Impact of Overdried Preparation and Thermocycling on the Fracture of CAD–CAM Hybrid Ceramic Occlusal Veneer Restorations

Paul D Edgerley, Antheunis Versluis, Daranee Tantbirojn, David R Cagna

Keywords : Fracture, Laboratory research, Occlusal veneers, Self-adhesive resin cement, Strength, Thermocycling

Citation Information : Edgerley PD, Versluis A, Tantbirojn D, Cagna DR. Impact of Overdried Preparation and Thermocycling on the Fracture of CAD–CAM Hybrid Ceramic Occlusal Veneer Restorations. Int J Prosthodont Restor Dent 2019; 9 (2):38-42.

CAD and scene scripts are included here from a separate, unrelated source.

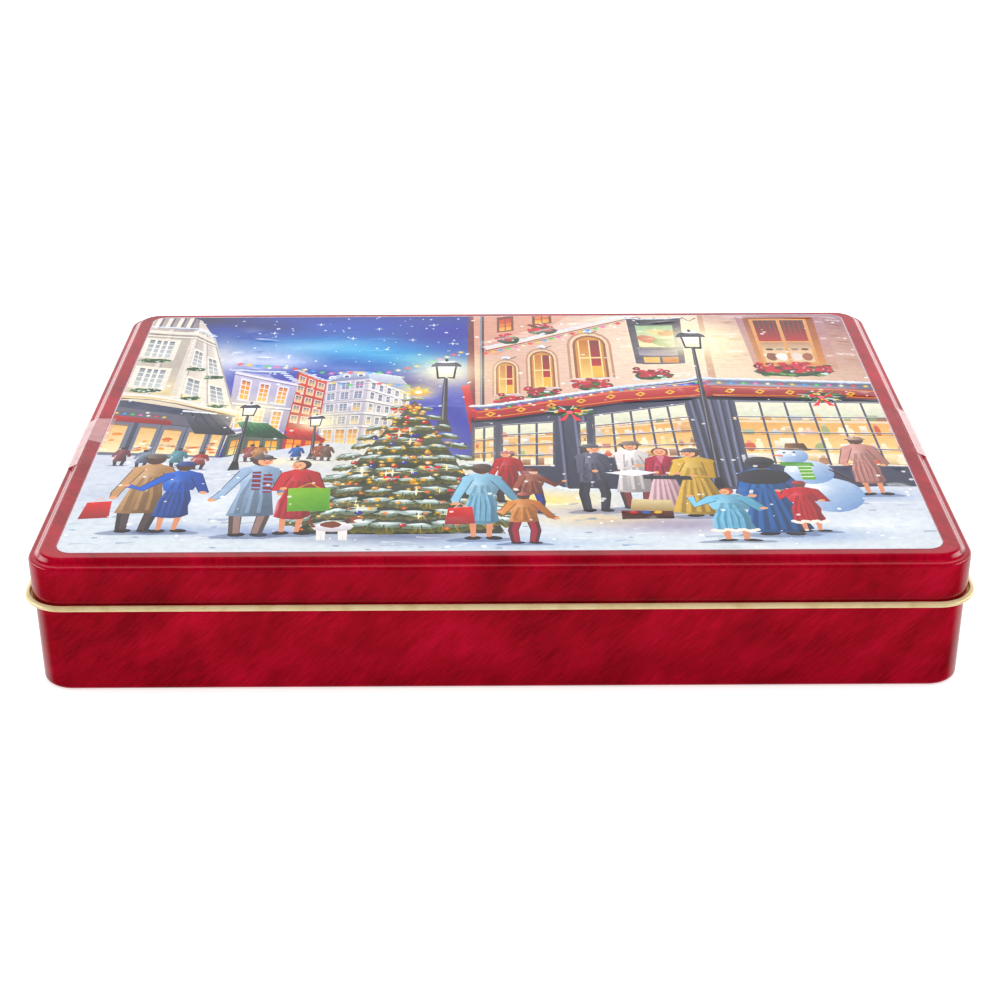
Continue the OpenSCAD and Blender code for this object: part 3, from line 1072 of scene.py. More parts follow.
            art.patch(big.quad(u, 0, u + 0.06, 1), "#e0b080")
        for v in (0.0, 0.46, 0.97):
            art.patch(big.quad(0, v, 1, v + 0.03), "#e0b080")
        self.leaves(114, 45, 29, 11.0, 60, "#cc2c46")

    def goods(self, wall: Wall, columns: int) -> None:
        """Stand toys, boxes and sweets on the shelves of a lit shop window."""
        art, dice = self.canvas, self.dice
        for low, tall in ((0.03, 0.17), (0.22, 0.2), (0.47, 0.18), (0.7, 0.1)):
            for i in range(columns):
                u = (i + 0.5 + dice.uniform(-0.3, 0.3)) / columns
                wide, high = dice.uniform(0.25, 0.62) / columns, tall * dice.uniform(0.4, 1.0)
                tone = dice.choice((
                    "#e8b478", "#fff4dc", "#d0705c", "#ead0a4", "#c8ccd0", "#a4b088", "#e8ccc0", "#b08468",
                    "#fbe2b0", "#f8ead2",
                ))
                foot, crown = wall.at(u, low), wall.at(u, low + high)
                if dice.random() < 0.45:
                    box = wall.quad(u - wide, low, u + wide, low + high)
                    art.patch(box, Wash(shade(tone, -0.15), shade(tone, 0.3), foot, crown))
                else:
                    across = wide * abs(wall.foot_right[0] - wall.foot_left[0]) * 0.9
                    up = (crown[1] - foot[1]) * 0.5
                    art.dab(dice, *wall.at(u, low + high * 0.4), across, up, tone, 0.15, 0.85, 8)
                    art.oval(*wall.at(u, low + high * 0.95), 0.9, 1.1, shade(tone, 0.4), 0.9, steps=7)
            art.line([wall.at(0.01, low), wall.at(0.99, low)], 0.4, "#b87844", 0.7)

    def grid(self, wall: Wall, bars: tuple[int, int], width: float, colour: str) -> None:
        """Glaze a shop window with slim bars and pale edges of snow."""
        for i in range(bars[0] + 1):
            u = i / bars[0]
            self.canvas.line([wall.at(u, 0), wall.at(u, 1)], width, colour)
        for i in range(bars[1] + 1):
            v = i / bars[1]
            self.canvas.line([wall.at(0, v), wall.at(1, v)], width, colour)
            snow = [(x, y + width * 0.6) for x, y in (wall.at(0, v), wall.at(1, v))]
            self.canvas.line(snow, width * 0.4, "#f2f4fa", 0.8)

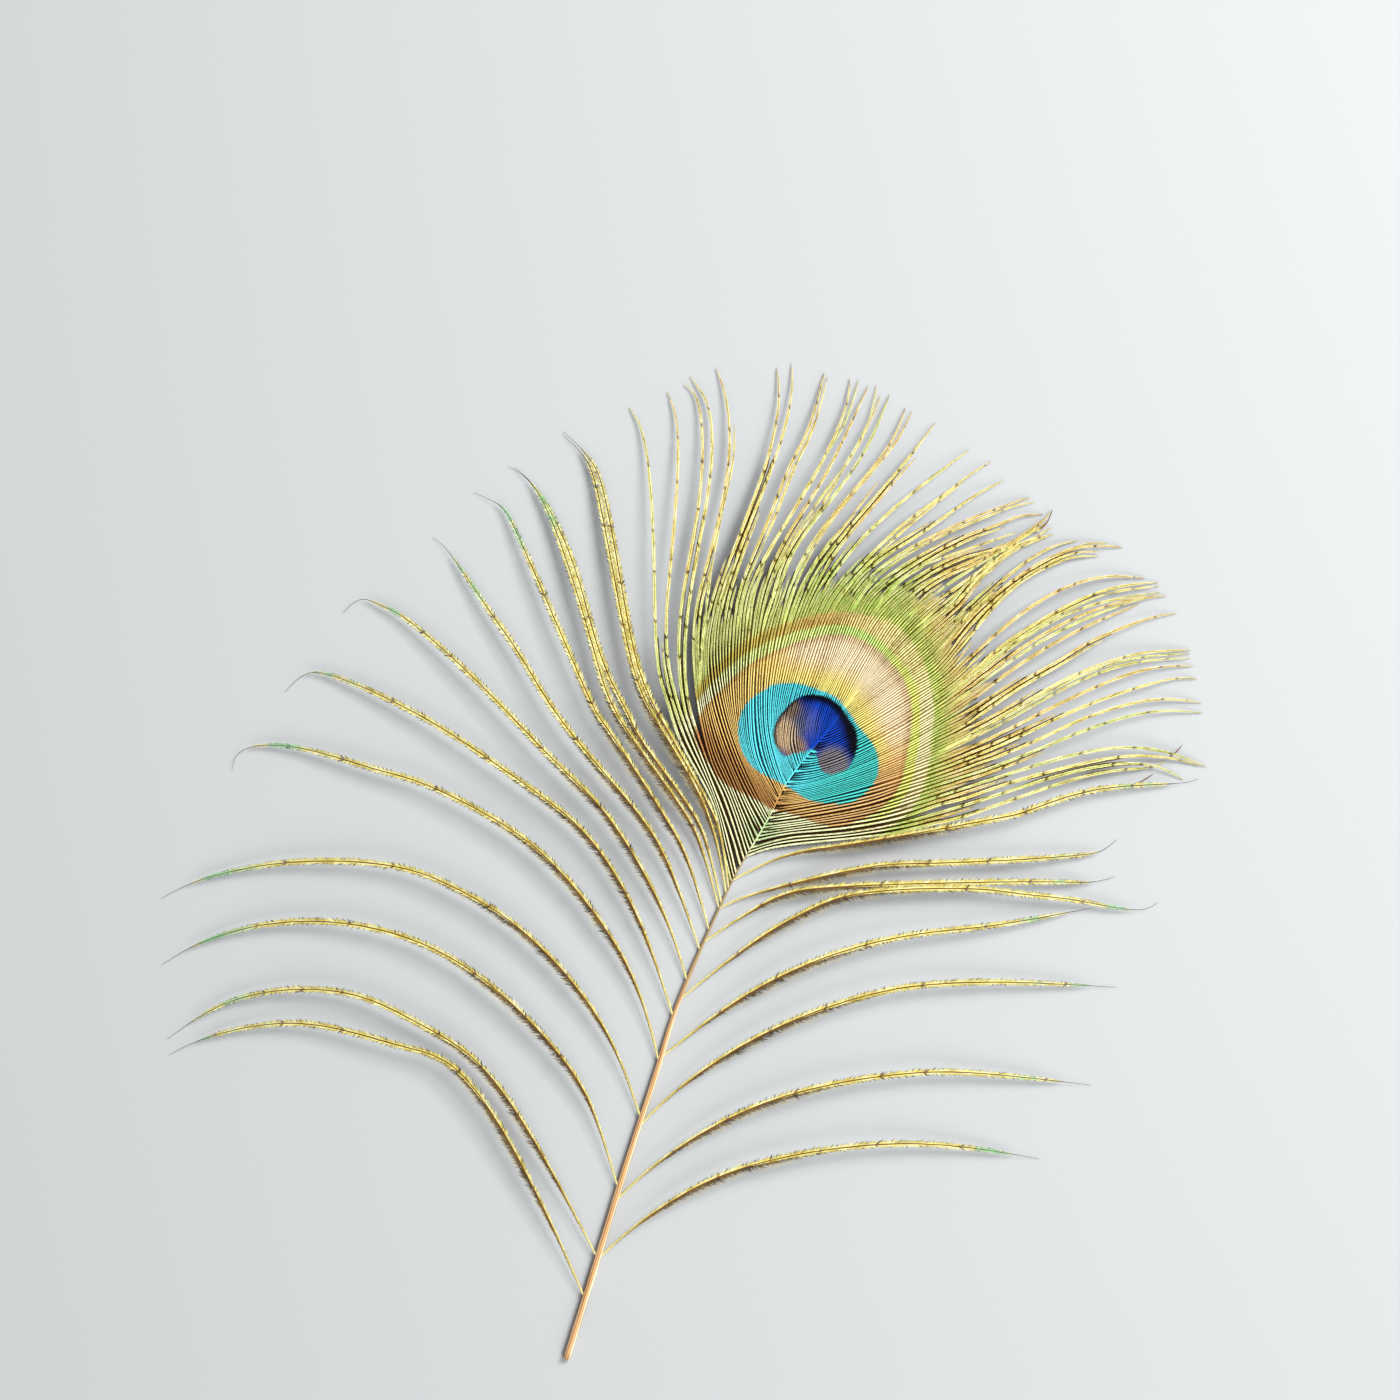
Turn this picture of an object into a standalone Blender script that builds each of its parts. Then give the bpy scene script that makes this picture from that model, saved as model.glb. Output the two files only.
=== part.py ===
# Trimmed eye end of a peacock's tail feather, lying face up on a table.
# +X is to the right and +Y toward the feather's end, as seen from above; z = 0 is the table.
# One solid: the shaft, the eye's vane of barbs laid close together, and the barbs' loose ends
# and the loose barbs below the eye as locks. All of them grow from the shaft.

import math

import bmesh
import bpy
import numpy as np
from mathutils import Vector

MM = 0.001  # the measurements below are in millimetres, the mesh is in metres

# Shaft: its centre line in plan, and its width at distances along it from the cut end.
SHAFT_LINE = [(-23.5, -99.7), (-17.3, -79.7), (-10.7, -58.3), (-5.1, -41.1), (-2.5, -32.5),
              (0.9, -23.5), (5.1, -13.9), (10.1, -3.3), (13.3, 2.3), (17.9, 10.3), (20.1, 14.9),
              (25.9, 22.7), (31.3, 29.3), (34.9, 34.3)]
SHAFT_WIDTHS = [(0.0, 1.6), (62.0, 1.1), (88.0, 0.85), (112.0, 0.7), (150.0, 0.45)]
SHAFT_HEIGHT = 0.9       # height of its cross-section, as a share of its width
SHAFT_STEP = 5.0         # distance between cross-sections
FLAT_LENGTH = 108.0      # the part of the shaft that lies flat on the table
TIP_RISE = 2.2           # how far the shaft's thin end is lifted inside the eye

# Half of the shaft's cross-section, from its flat underside to its rounded back: side, height.
SHAFT_SECTION = [(0.28, 0.0), (0.5, 0.32), (0.42, 0.78), (0.16, 1.0)]

# Barbs: each springs from the shaft, arches over the table and touches it with its tip.
ARCH = 0.04              # height of the arch, as a share of the barb's length
HIGHEST_ARCH = 3.6
LOCK_STEP = 8.0          # distance between cross-sections of a lock
TIP_LENGTH = 12.0        # the curled end, with its sections closer together
TIP_STEPS = 4
SHORTEST_BODY = 0.4      # the curled end never takes more of a lock than what is left of this share
LOOSE_WIDTHS = [(0.0, 0.6), (0.15, 1.3), (0.55, 1.7), (0.85, 1.1), (1.0, 0.35)]
FAN_WIDTHS = [(0.0, 0.5), (0.12, 1.1), (0.6, 1.15), (0.85, 0.85), (1.0, 0.35)]
LOCK_HEIGHT = 0.4        # height of a lock's diamond section, as a share of its width

# Vane: the sheet that the eye's barbs make, with a ridge along each and a valley between.
VANE_COLUMNS = 8
VANE_THICKNESS = [(0.0, 0.2), (0.15, 0.42), (1.0, 0.42)]
VANE_RIDGE = 0.13        # how far a ridge stands above the sheet's middle, and a valley below
VANE_FRINGE = 5.0        # how far each ridge runs on past the vane's edge
ROOT_INSET = 0.1         # from the shaft's centre line to the vane's root
LOCK_INSET = 3.0         # how far a lock starts inside the vane's edge
EARLIEST_LOCK = 0.3      # and no nearer to the root than this share of the vane's depth
SWELL_COLUMNS = 2        # columns over which ridges and valleys rise from the flat root

# Splines: samples along each, and how far apart, as a share of its length, its direction is read.
SPLINE_SAMPLES = 400
DIRECTION_SPAN = 0.01

# Loose barbs below the eye, from root to tip.
LOOSE_BARBS = {
    "left_low_4": [(-19.7, -87.7), (-30.7, -63.7), (-45.7, -41.1), (-56.5, -36.7), (-77.5, -32.3),
        (-97.5, -36.1), (-103.1, -38.9)],
    "left_low_3": [(-17.3, -79.7), (-40.1, -41.1), (-52.7, -32.3), (-66.9, -26.3), (-89.1, -27.5),
        (-103.5, -35.7)],
    "left_low_2": [(-13.1, -65.7), (-17.3, -52.1), (-22.9, -41.1), (-43.3, -21.1), (-66.1, -12.5),
        (-85.3, -12.9), (-98.7, -17.3), (-104.7, -20.9)],
    "left_low_1": [(-8.5, -51.9), (-16.5, -32.3), (-32.3, -13.7), (-45.3, -5.3), (-56.7, -1.1),
        (-73.7, 0.1), (-87.1, -1.3), (-98.7, -4.5), (-104.7, -7.5)],
    "left_1": [(-5.1, -40.3), (-11.5, -20.5), (-27.7, 1.1), (-40.5, 10.1), (-52.7, 15.9), (-62.3, 18.7),
        (-79.5, 23.1), (-89.1, 21.7), (-90.5, 18.3)],
    "left_2": [(-2.3, -31.3), (-9.7, -10.1), (-20.3, 6.3), (-32.3, 15.9), (-50.7, 28.1), (-71.5, 37.5),
        (-76.1, 37.3), (-79.9, 33.9)],
    "left_3": [(0.5, -23.9), (-4.3, -9.7), (-15.5, 9.5), (-24.7, 19.1), (-41.5, 36.3), (-56.7, 49.3),
        (-60.7, 51.3), (-64.5, 52.5), (-68.3, 49.7)],
    "left_4": [(3.1, -17.7), (-3.5, 0.3), (-9.5, 10.1), (-24.7, 28.7), (-32.7, 41.3), (-39.5, 51.1),
        (-47.7, 62.7), (-50.3, 64.9)],
    "left_5": [(4.7, -13.5), (0.9, -0.1), (-3.5, 8.5), (-15.3, 26.7), (-18.3, 31.7), (-34.3, 67.7),
        (-37.1, 71.5), (-42.1, 73.9)],
    "left_6": [(6.5, -9.1), (3.7, 2.3), (0.1, 9.9), (-12.7, 28.5), (-17.1, 39.5), (-23.7, 61.1),
        (-30.7, 75.9), (-35.1, 79.1)],
    "left_7": [(8.1, -6.3), (4.1, 11.1), (-5.9, 28.9), (-10.9, 42.3), (-17.3, 74.3), (-20.1, 81.3),
        (-24.3, 85.5)],
    "right_low_1": [(-9.1, -53.5), (-2.1, -46.5), (15.9, -34.5), (37.1, -26.5), (49.3, -24.5),
        (64.5, -24.1), (86.9, -25.3)],
    "right_low_2": [(-13.7, -68.5), (-6.3, -61.3), (15.3, -48.5), (44.3, -42.3), (59.3, -42.3),
        (81.7, -44.9)],
    "right_low_3": [(-17.3, -80.1), (-9.5, -72.9), (1.3, -65.7), (15.3, -60.1), (44.3, -56.3),
        (71.3, -59.7)],
    "right_1": [(-4.1, -39.5), (13.9, -25.9), (33.7, -17.3), (49.3, -14.1), (60.7, -12.9),
        (82.3, -9.3)],
    "right_2": [(-0.1, -27.9), (15.9, -14.9), (25.9, -9.3), (35.5, -6.3), (59.7, -5.5), (67.9, -6.5),
        (78.1, -7.7), (91.7, -9.7), (95.1, -8.3)],
    "right_3": [(4.5, -16.3), (18.5, -7.3), (27.1, -5.3), (49.3, -4.3), (75.3, -4.1), (82.3, -4.1),
        (86.5, -3.1)],
    "right_4": [(7.3, -9.7), (13.3, -6.9), (37.1, -1.1), (49.3, -0.3), (81.3, 1.5), (84.5, 2.5),
        (86.9, 4.3)],
    "right_5": [(10.1, -3.9), (20.5, 1.1), (33.7, 3.5), (61.7, 8.5), (67.9, 9.9), (82.3, 14.3),
        (99.9, 15.7), (103.3, 16.5)],
}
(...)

DOI: 10.5005/jp-journals-10019-1231

License: CC BY-NC 4.0

Published Online: 01-06-2019

Copyright Statement:  Copyright © 2019; Jaypee Brothers Medical Publishers (P) Ltd.


Abstract

Aim: To study the impact of overdried preparations prior to cementation with a self-adhesive resin cement and thermocycling on the fracture of hybrid ceramic occlusal veneer restorations. Materials and methods: Sixty extracted maxillary molars were mounted and sectioned to remove the coronal structure 4 mm above the cementoenamel junction, leaving a flat area of exposed dentin and peripheral enamel. Ultrathin occlusal veneers with 0.3 mm central fossa thickness were milled from CAD–CAM hybrid ceramic (Vita Enamic). Teeth were randomly divided into three groups. After a selective enamel etching with phosphoric acid, groups I and II were blot-dried using cotton pellets; group III was desiccated with pressurized air for 15 seconds prior to cementation with a self-adhesive resin cement (Rely-X Unicem). Groups II and III were thermocycled between 5/55°C for 5000 cycles. The restored teeth were loaded axially until fracture. Fracture patterns were classified as fracture in the veneers only or fracture involving the tooth structure. Results: The fracture strengths (mean ± standard deviation) were 1672 ± 585, 1789 ± 722, and 1586 ± 711 N for groups I (control), II (thermocycled), and III (overdried and thermocycled), respectively. No statistically significant differences were indicated (one-way ANOVA, p = 0.6426). Fracture patterns were significantly different (the Kruskal–Wallis rank sum test for multiple independent samples, p = 0.01315, followed by the Dunn post hoc test), where group III had more fractures in the veneer only than groups I and II. Conclusion: Thermocycling of samples and overdrying of preparations did not show a significant difference in failure strength. However, fracture patterns indicated more veneer-only fractures under desiccated conditions, suggesting compromised restoration bonding.